= Kenny Napper =

English jazz double-bassist (born 1933)

Kenneth Napper (born 14 July 1933) is an English jazz double-bassist.

==Biography==
Napper was born in London on 14 July 1933. He started out on piano as a child and picked up bass as a student at Guildhall School of Music. He entered the British military in the early 1950s, playing with Mary Lou Williams in 1953 during a leave period. After ending his term of duty, he played with Jack Parnell, Malcolm Mitchell, Vic Ash, and Cab Calloway.
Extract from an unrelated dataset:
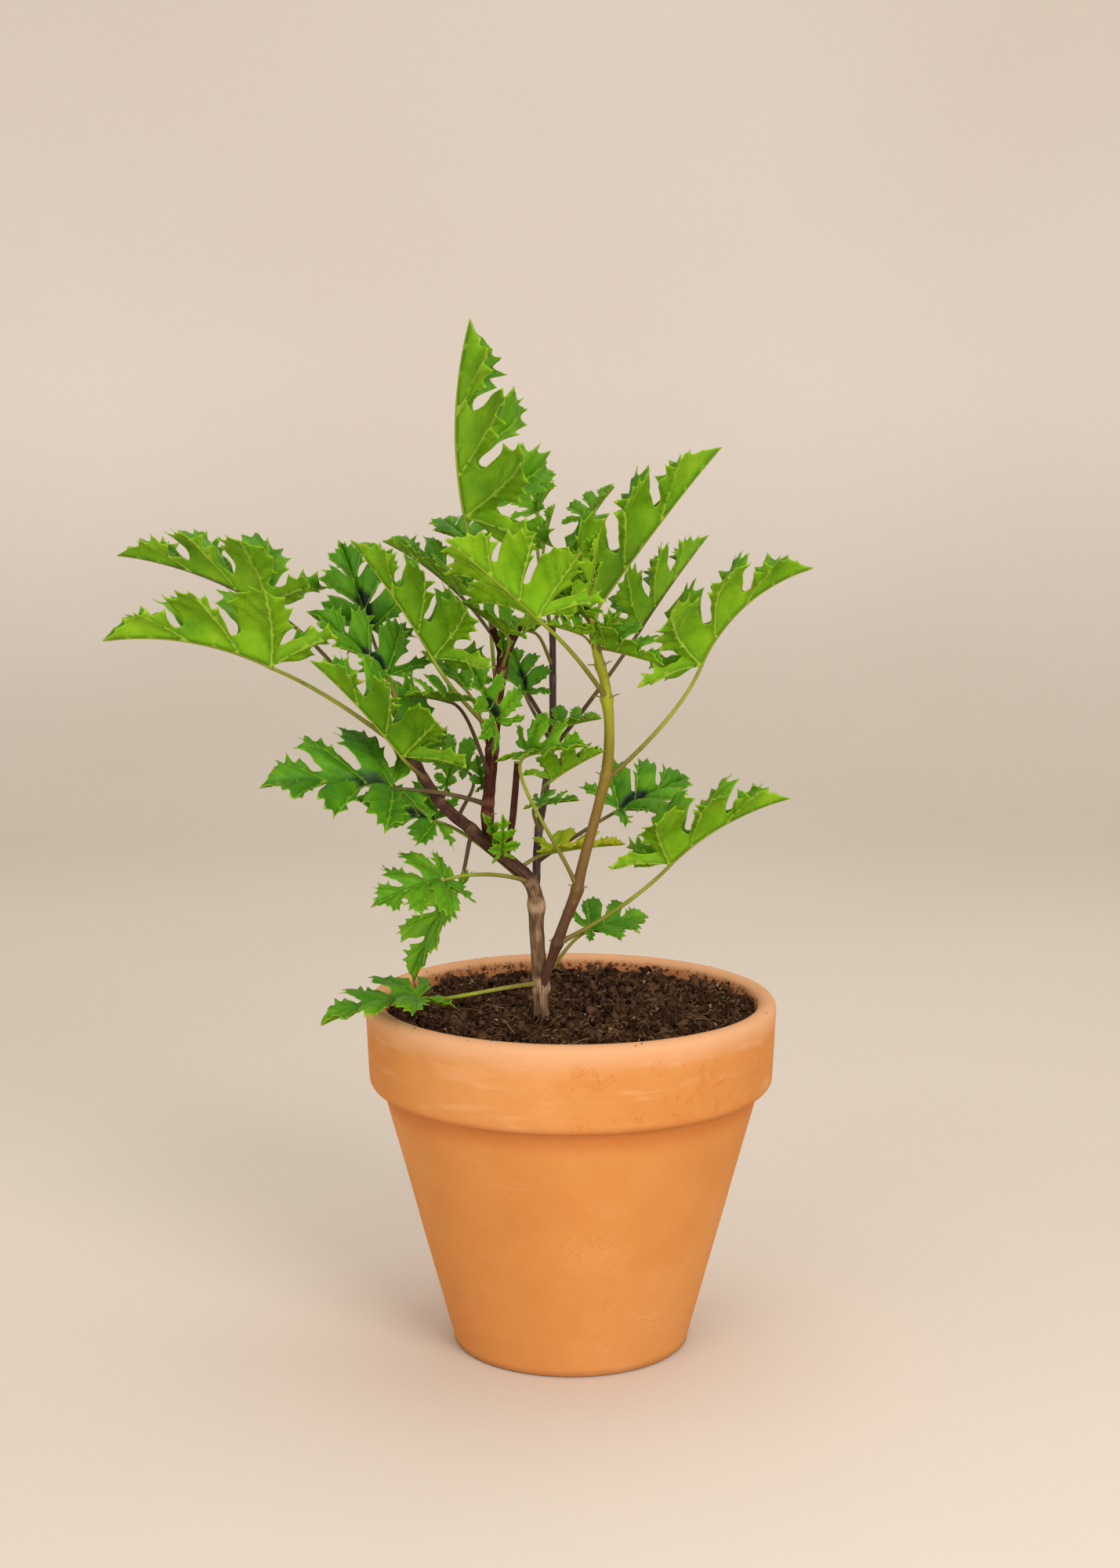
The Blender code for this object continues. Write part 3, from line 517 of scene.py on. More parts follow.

He was the house bassist at Ronnie Scott's Jazz Club for several years and played with many British and American jazz musicians in the late 1950s and early 1960s, including Alan Clare, Ronnie Scott, Stan Tracey, Tubby Hayes, Tony Kinsey, Tony Crombie, Jimmy Deuchar, John Dankworth, Pat Smythe, Phil Seamen, Zoot Sims, Carmen McRae, and Paul Gonsalves. Later in the 1960s he worked with Ted Heath, Tony Coe, John Picard, and Barney Kessel, as well as with Gonsalves, Tracey, and Dankworth. In 1970 he played with Stephane Grappelli and moved to Germany, playing with Kurt Edelhagen from 1970 to 1972. While in Germany he focused more on composition and arrangement; later in the decade he moved to the Netherlands, where he arranged for radio ensembles.

==Sources==
- "Kenny Napper". The New Grove Dictionary of Jazz. 2nd edition, ed. Barry Kernfeld.